5)  Kevin Bass:  Bass spent most of his 14 year career with the Astros and San Francisco Giants as a right fielder.  He made the National League all-star team in 1986, when he hit .311, knocked 20 home runs, cracked 184 hits, and finished 7th in MVP voting.  That was pretty much his peak, although he led all outfielders in fielding percentage in 1985.

4)  Tim Salmon:  Salmon spent his entire 14 year career as a right fielder with the Angels.  He won the American League Rookie of the Year award in 1993, and would receive MVP votes three different seasons.  He hit 299 home runs and drove in 1,016 runs in his career.

3)  Harvey Haddix:  Yes, it’s a bit of a stretch…  Haddix, a left handed pitcher, spent most of the notable years of his 14 year career with the Cardinals in the 50’s and the Pirates in the 60’s.  He made 3 all-star teams and won 3 Gold Gloves, but he is most famous for the game in 1959 when he had a perfect game through 12 innings against the Milwaukee Braves, who at the time featured Hank Aaron and Eddie Mathews.  Haddix lost the perfect game in the 13th inning due to a fielding error, then lost the actual game on an extra-base hit by Joe Adcock.

2)  Mike Trout:  Trout is only two seasons into his career and he is already a legend.  Indeed, fans using the ELO rater on already rate him as one of the 200 best position players ever.  He had played in a few games for the Angels in 2011, but in his first real season, he hit .326, scored 129 runs,  stole 49 bases, and amassed an OPS+ of 168.1  He was named Rookie of the Year, so for those keeping track, that means the Angels had Rookies of the Year named Salmon and Trout within a 20 year period.  His WAR2 that year was 10.9, making it one of the best seasons for anyone of any age, let alone a 20 year old rookie.  In 2013, he put on a worthy sequel, hitting .323 while adding many more walks to his repertoire (110 in total), scoring 109 runs, stealing 33 bases, and raising his OPS+ to 179.  His war was 9.2, again essentially unheard of for a 21 year old.  He was an all-star both years, made numerous jaw-dropping defensive plays, and came in second in MVP voting to Miguel Cabrera twice, as Cabrera won the Triple Crown in 2012 and then improved to .348 and 1.078 OPS in 2013.  His accolades have been packed in like sardines.  A few more years of this and Trout will easily swim past the only current Hall of Famer on the list.

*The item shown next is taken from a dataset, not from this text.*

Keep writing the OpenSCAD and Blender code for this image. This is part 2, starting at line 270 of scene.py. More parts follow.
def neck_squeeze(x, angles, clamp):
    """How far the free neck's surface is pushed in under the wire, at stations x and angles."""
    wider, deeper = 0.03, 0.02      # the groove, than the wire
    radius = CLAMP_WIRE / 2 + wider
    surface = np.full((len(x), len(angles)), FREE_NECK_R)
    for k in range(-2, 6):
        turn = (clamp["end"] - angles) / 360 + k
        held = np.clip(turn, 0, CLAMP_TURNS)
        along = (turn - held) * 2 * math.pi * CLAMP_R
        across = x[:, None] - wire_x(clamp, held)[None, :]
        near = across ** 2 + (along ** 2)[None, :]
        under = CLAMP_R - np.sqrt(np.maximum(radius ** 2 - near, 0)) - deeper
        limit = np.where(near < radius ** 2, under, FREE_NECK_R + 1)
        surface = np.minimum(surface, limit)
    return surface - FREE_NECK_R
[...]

1)  Catfish Hunter:  At the top of the perch is James Augustus Hunter, who spent 15 years with the A’s and Yankees in the 60’s and 70’s, and was given his nickname by the A’s owner for uncertain reasons.  He would pitch 3,449 innings over his career, maintaining a WHIP of 1.134.3   He was an 8 time all-star, and won the Cy Young Award in 1974.  During his dominant peak, from 1972-75, he was a real shark.  He had four straight years of finishing no lower than 4th in Cy Young voting, along with an aggregate WAR of 22.4 and a win/loss record of 90-38.  Catfish was inducted into the Hall of Fame on his third ballot in 1987.  More importantly, he would be a first ballot inductee in the Mustache Hall of Fame if it existed.  For now, he is the best fish player to come down the pike.

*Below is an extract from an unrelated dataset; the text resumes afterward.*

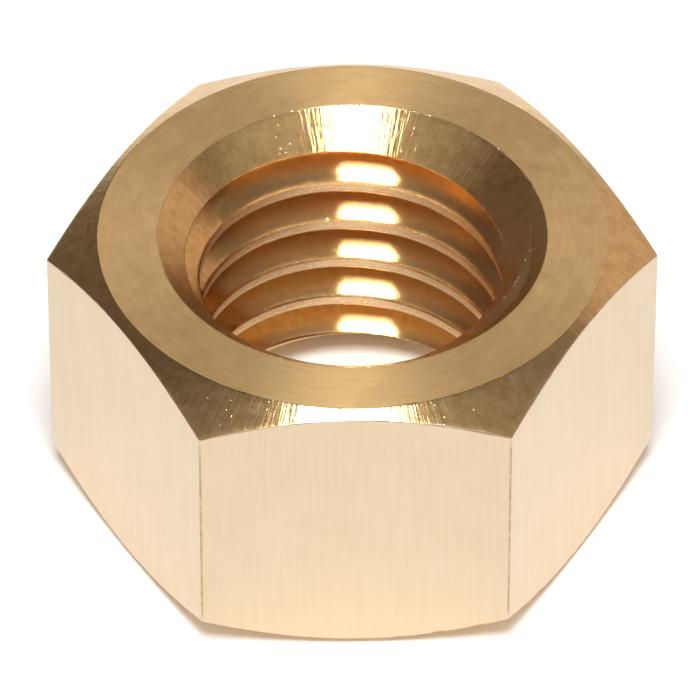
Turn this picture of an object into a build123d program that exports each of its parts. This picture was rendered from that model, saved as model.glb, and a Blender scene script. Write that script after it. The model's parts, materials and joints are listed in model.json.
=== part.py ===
from build123d import *
from build123d.topology import SkipClean
import os
from math import ceil, cos, floor, radians, tan

# Hex nut M12 x 1.75 for an 18 mm spanner, chamfered and countersunk at both ends.
# One solid piece of metal, so one node.
# Millimetres. The origin is the centre of the lower bearing face, on the thread
# axis. +Z runs up the thread axis and one wrench flat faces -Y.

# --- driving dimensions -------------------------------------------------
across_flats = 17.8          # ISO 4032 allows 17.73 to 18.00
height = 10.5                # ISO 4032 allows 10.37 to 10.80
edge_radius = 0.1            # rounding along the six upright edges of the drawn bar
bearing_diameter = 17.1      # flat ring left at each end, inside the corner chamfer
chamfer_angle = 32.0         # mean slope of the corner chamfer below the bearing face
chamfer_crown = 0.02         # how far the turned chamfer bulges from a straight cone
mouth_diameter = 13.1        # countersink where it opens on the bearing face
countersink_angle = 100.0    # included angle of the countersink
pitch = 1.75                 # coarse thread, one start, right hand
minor_diameter = 10.28       # across the thread crests; 6H allows 10.106 to 10.441
pitch_diameter = 11.05       # 6H allows 10.863 to 11.063
flank_angle = 30.0           # each flank, measured from a plane across the axis
root_flat = pitch / 8        # width of the groove bottom, along the axis
crest_edge_at_back = 7.78    # height of one crest's lower edge on the +Y side

# --- derived sizes ------------------------------------------------------
corner_radius = across_flats / 2 / cos(radians(30))
minor_radius = minor_diameter / 2
pitch_radius = pitch_diameter / 2
flank_slope = tan(radians(flank_angle))
root_radius = pitch_radius + (pitch / 2 - root_flat) / 2 / flank_slope
groove_at_crest = pitch / 2 + 2 * (pitch_radius - minor_radius) * flank_slope
countersink_slope = tan(radians(countersink_angle / 2))
countersink_depth = (mouth_diameter / 2 - minor_radius) / countersink_slope

# --- how the hole is cut ------------------------------------------------
sectors = 4                  # bore and groove are cut in quarter turns
overcut = 1.0                # how far a cutter stands clear of the nut
groove_reach = 0.14          # how far the groove cutter starts inside the crests

ON_AXIS = (Align.CENTER, Align.CENTER, Align.MIN)
IN_SECTOR = (Align.NONE, Align.NONE, Align.MIN)


def hexagon_bar():
    """Drawn hexagon bar at the nut's height, with a flat facing -Y."""
    outline = RegularPolygon(radius=corner_radius, side_count=6)
    outline = fillet(outline.vertices(), edge_radius)
    return extrude(outline, amount=height)


def turned_envelope():
    """Turned disc with a shallow, barely crowned chamfer at each end."""
    ring = bearing_diameter / 2
    rim = corner_radius + overcut
    drop = (rim - ring) * tan(radians(chamfer_angle))
    with BuildSketch(Plane.XZ) as profile:
        with BuildLine():
            Line((0, 0), (ring, 0))
            SagittaArc((ring, 0), (rim, drop), -chamfer_crown)
            Line((rim, drop), (rim, height - drop))
            SagittaArc((rim, height - drop), (ring, height), -chamfer_crown)
            Polyline((ring, height), (0, height), (0, 0))
        make_face()
    return revolve(profile.sketch, axis=Axis.Z)


def bore_sector(index):
    """Quarter of the drilled hole."""
    arc = 360 / sectors
    wedge = Cylinder(minor_radius, height + 2 * overcut, arc_size=arc, align=IN_SECTOR)
    return Rot(0, 0, index * arc) * Pos(0, 0, -overcut) * wedge


def groove_sector():
    """Quarter turn of the trapezoid thread groove, starting on the +X side at height 0."""
    inner_radius = minor_radius - groove_reach
    half_inner = groove_at_crest / 2 + groove_reach * flank_slope
    path = Helix(pitch=pitch, height=pitch / sectors, radius=pitch_radius)
    with BuildSketch(Plane.XZ) as profile:
        with BuildLine():
            Polyline(
                (inner_radius, -half_inner),
                (root_radius, -root_flat / 2),
                (root_radius, root_flat / 2),
                (inner_radius, half_inner),
                close=True,
            )
        make_face()
    return sweep(profile.sketch, path=path, is_frenet=True)


def countersink():
    """Cone that opens upward from the bore, standing on its narrow end."""
    depth = countersink_depth + overcut
    return Cone(minor_radius, minor_radius + depth * countersink_slope, depth, align=ON_AXIS)


def hex_nut():
    """The bar inside its turned envelope, then drilled, tapped and countersunk."""
    nut_body = hexagon_bar() & turned_envelope()
    step = pitch / sectors
    groove_on_x = crest_edge_at_back - groove_at_crest / 2 - pitch / 4
    first = floor((-pitch - groove_on_x) / step)
    last = ceil((height + pitch - groove_on_x) / step)
    groove = groove_sector()
    # unmerged, so that every crest stays a row of quarter-turn cylinder faces
    with SkipClean():
        for index in range(sectors):
            nut_body -= bore_sector(index)
        for index in range(first, last):
            turn = Rot(0, 0, index * 360 / sectors)
            nut_body -= Pos(0, 0, groove_on_x + index * step) * turn * groove
        nut_body -= Pos(0, 0, height - countersink_depth) * countersink()
        nut_body -= Pos(0, 0, countersink_depth) * Rot(180, 0, 0) * countersink()
    return nut_body


os.makedirs("parts", exist_ok=True)

nut = hex_nut()
nut.label = "hex_nut"
export_step(nut, "parts/hex_nut.step")
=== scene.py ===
import json
import math

import bpy
import numpy as np
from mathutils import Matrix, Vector


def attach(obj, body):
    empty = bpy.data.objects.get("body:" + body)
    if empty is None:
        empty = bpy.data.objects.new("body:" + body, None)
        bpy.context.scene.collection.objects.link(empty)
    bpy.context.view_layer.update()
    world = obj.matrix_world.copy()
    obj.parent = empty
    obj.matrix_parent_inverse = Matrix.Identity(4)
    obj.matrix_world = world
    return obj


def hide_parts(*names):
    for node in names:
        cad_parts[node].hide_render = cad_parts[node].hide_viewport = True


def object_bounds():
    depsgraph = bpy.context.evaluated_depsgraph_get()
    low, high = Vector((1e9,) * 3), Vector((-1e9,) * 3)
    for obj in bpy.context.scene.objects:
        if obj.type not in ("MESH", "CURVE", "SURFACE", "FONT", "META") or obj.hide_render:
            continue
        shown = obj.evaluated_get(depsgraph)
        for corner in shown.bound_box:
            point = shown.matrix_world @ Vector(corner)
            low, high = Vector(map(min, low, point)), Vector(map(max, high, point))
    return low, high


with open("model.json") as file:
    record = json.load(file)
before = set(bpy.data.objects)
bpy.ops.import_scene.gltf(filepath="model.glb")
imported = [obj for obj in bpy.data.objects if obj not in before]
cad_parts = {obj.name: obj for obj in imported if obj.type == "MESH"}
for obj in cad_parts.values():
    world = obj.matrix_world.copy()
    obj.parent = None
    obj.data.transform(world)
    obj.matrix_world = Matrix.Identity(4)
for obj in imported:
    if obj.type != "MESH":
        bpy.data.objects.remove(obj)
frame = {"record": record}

# Brass hex nut standing on a white table, seen from the front and above.
# Lengths named *_MM are millimetres; everything handed to Blender is metres.
MM = 0.001

cad_low, cad_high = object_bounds()
thread_mount = next(m for m in frame["record"]["mounts"] if m["name"] == "thread")

# --- shape, in millimetres ----------------------------------------------
FLAT_MM = (cad_high.y - cad_low.y) / MM / 2          # axis to a wrench flat
HEIGHT_MM = (cad_high.z - cad_low.z) / MM
MINOR_MM = thread_mount["dims"]["r_mm"]              # axis to a thread crest
BEARING_MM = 8.55                                    # outer radius of the end rings
CHAMFER_SLOPE = math.tan(math.radians(32.0))         # corner chamfer, below the end face
UPRIGHT_ROUND_MM = 0.1                               # along the six upright edges
MOUTH_MM = 6.55                                      # radius where the countersink opens
COUNTERSINK_SLOPE = math.tan(math.radians(50.0))     # change of radius per unit of depth
PITCH_MM = 1.75
PITCH_RADIUS_MM = 5.525
ROOT_FLAT_MM = PITCH_MM / 8                          # width of the groove bottom
FLANK_SLOPE = math.tan(math.radians(30.0))
ROOT_MM = PITCH_RADIUS_MM + (PITCH_MM / 2 - ROOT_FLAT_MM) / 2 / FLANK_SLOPE
GROOVE_AT_CREST_MM = PITCH_MM / 2 + 2 * (PITCH_RADIUS_MM - MINOR_MM) * FLANK_SLOPE
CREST_EDGE_AT_BACK_MM = 7.78                         # height of one crest's lower edge at +Y
GROOVE_AT_X_MM = CREST_EDGE_AT_BACK_MM - GROOVE_AT_CREST_MM / 2 - PITCH_MM / 4

# --- edge roundings, as radii --------------------------------------------
CREST_ROUND_MM = 0.16
ROOT_ROUND_MM = 0.08
BURR_ROUND_MM = 0.03                                 # where thread and countersink meet
MOUTH_ROUND_MM = 0.05
BEARING_ROUND_MM = 0.06
FLAT_EDGE_ROUND_MM = 0.05                            # where chamfers meet wrench flats

# --- wear ----------------------------------------------------------------
NICK_SEED = 12                                       # for every nick, dent and uneven edge
EDGE_WANDER = 0.16                                   # how much the roundings vary
MOUTH_NICKS = 26
BEARING_NICKS = 8
FLAT_EDGE_NICKS = 22
THREAD_DENTS = 60
DENT_MM = 0.03                                       # deepest knock on a crest
CREST_MARK_MM = 0.015                                # how far below a crest its mask fades

# --- how finely it is meshed ---------------------------------------------
FLAT_COLUMNS = 54                                    # across each wrench flat
CORNER_COLUMNS = 6                                   # round each upright edge
BORE_ROWS = 178
SAMPLE_MM = 0.005                                    # fine rows the bore is worked out on
STRAIGHT_WEIGHT = 5.0                                # rows wanted per mm of straight surface
BEND_STEP = math.radians(16)                         # turn allowed between rows on a bend
RING_ROWS = 7
CHAMFER_ROWS = 6
UPRIGHT_ROWS = 16
ROUND_STEPS = 4
SIXTH = math.radians(60)                             # from one upright edge to the next one

FLATS, CHAMFER, RING, BORE = range(4)                # order of the nut's materials
MASKS = ("on_cone", "crest", "edge")                 # point attributes read by the materials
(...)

  1. OPS is an acronym for the Ottawa Police Service.  Also, it refers to on-base percentage plus slugging percentage.  OPS+ is a similar idea, but is adjusted for the effects of the specific stadiums in which the player’s games were played.  An OPS+ of 150 is an excellent number, and indicates that a player produces significantly more runs than a player of OPS+ 100 in a given set of plate appearances.
  2. WAR is a prolonged conflict between two countries or factions.  Also, it refers to Wins Above Replacement, a statistical metric meant to reflect the number of games a team wins relative to the number of wins it would be expected to amass if player X was replaced by a low-cost replacement player.
  3. WHIP is a stick or flexible implement used to inflict pain in order to exert control.  Also, it refers to walks allowed by a pitcher (W) plus hits allowed (H) per innings pitched (IP).